___ Records shown
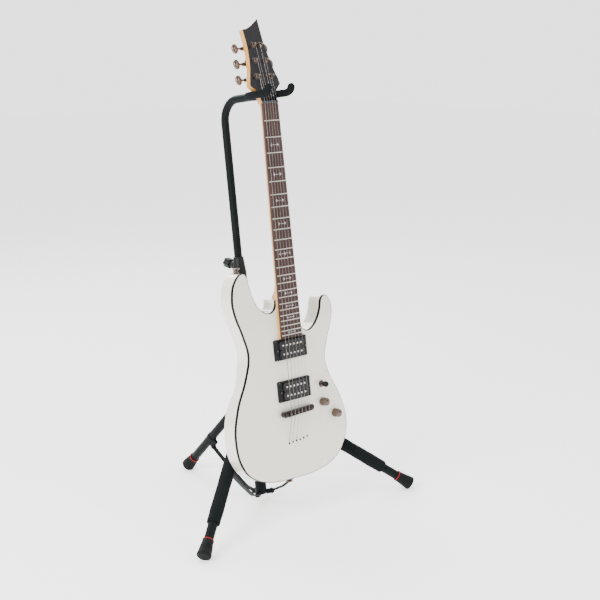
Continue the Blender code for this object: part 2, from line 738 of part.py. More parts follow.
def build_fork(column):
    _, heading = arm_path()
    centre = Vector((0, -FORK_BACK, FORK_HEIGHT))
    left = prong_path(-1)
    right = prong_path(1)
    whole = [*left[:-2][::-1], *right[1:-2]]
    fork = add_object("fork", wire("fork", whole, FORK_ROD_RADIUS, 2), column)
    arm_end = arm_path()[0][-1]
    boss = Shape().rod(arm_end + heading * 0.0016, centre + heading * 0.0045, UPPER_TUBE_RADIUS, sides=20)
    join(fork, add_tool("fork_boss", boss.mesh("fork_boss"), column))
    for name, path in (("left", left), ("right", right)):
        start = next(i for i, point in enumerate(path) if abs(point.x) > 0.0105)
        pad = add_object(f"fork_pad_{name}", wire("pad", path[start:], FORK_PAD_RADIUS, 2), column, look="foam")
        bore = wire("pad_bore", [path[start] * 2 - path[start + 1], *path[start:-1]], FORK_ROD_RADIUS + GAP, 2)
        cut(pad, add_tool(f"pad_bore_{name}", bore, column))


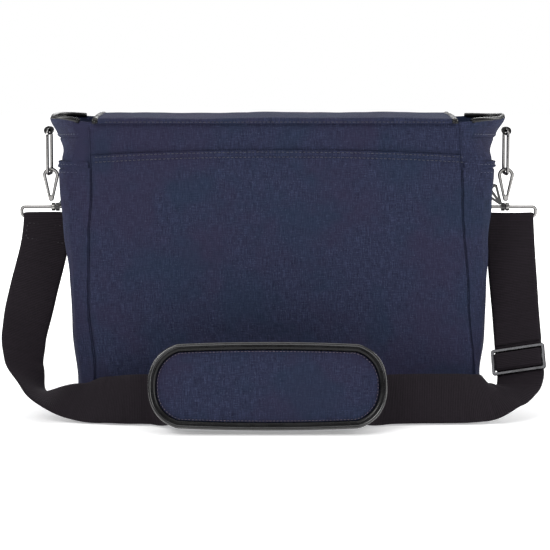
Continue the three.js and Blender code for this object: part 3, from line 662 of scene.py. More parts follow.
______
What is needed:
Quote all the records. Keep every word exact.

Full response:
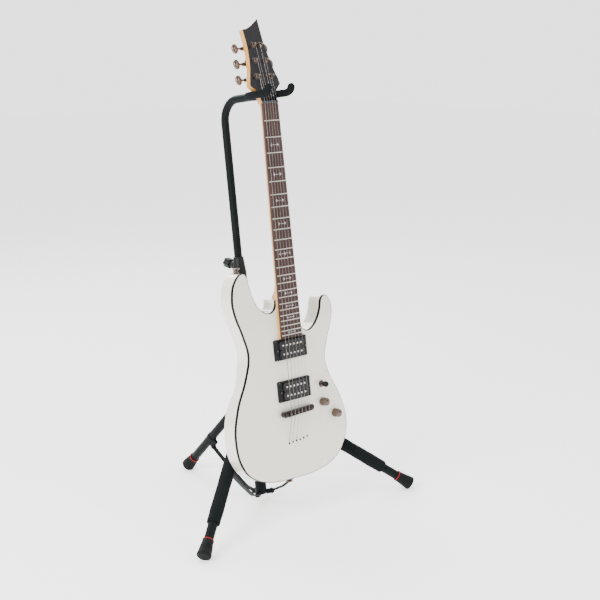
Continue the Blender code for this object: part 2, from line 738 of part.py. More parts follow.
def build_fork(column):
    _, heading = arm_path()
    centre = Vector((0, -FORK_BACK, FORK_HEIGHT))
    left = prong_path(-1)
    right = prong_path(1)
    whole = [*left[:-2][::-1], *right[1:-2]]
    fork = add_object("fork", wire("fork", whole, FORK_ROD_RADIUS, 2), column)
    arm_end = arm_path()[0][-1]
    boss = Shape().rod(arm_end + heading * 0.0016, centre + heading * 0.0045, UPPER_TUBE_RADIUS, sides=20)
    join(fork, add_tool("fork_boss", boss.mesh("fork_boss"), column))
    for name, path in (("left", left), ("right", right)):
        start = next(i for i, point in enumerate(path) if abs(point.x) > 0.0105)
        pad = add_object(f"fork_pad_{name}", wire("pad", path[start:], FORK_PAD_RADIUS, 2), column, look="foam")
        bore = wire("pad_bore", [path[start] * 2 - path[start + 1], *path[start:-1]], FORK_ROD_RADIUS + GAP, 2)
        cut(pad, add_tool(f"pad_bore_{name}", bore, column))


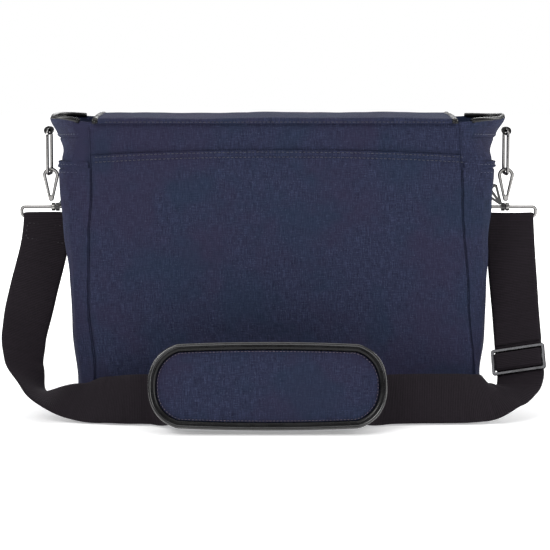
Continue the three.js and Blender code for this object: part 3, from line 662 of scene.py. More parts follow.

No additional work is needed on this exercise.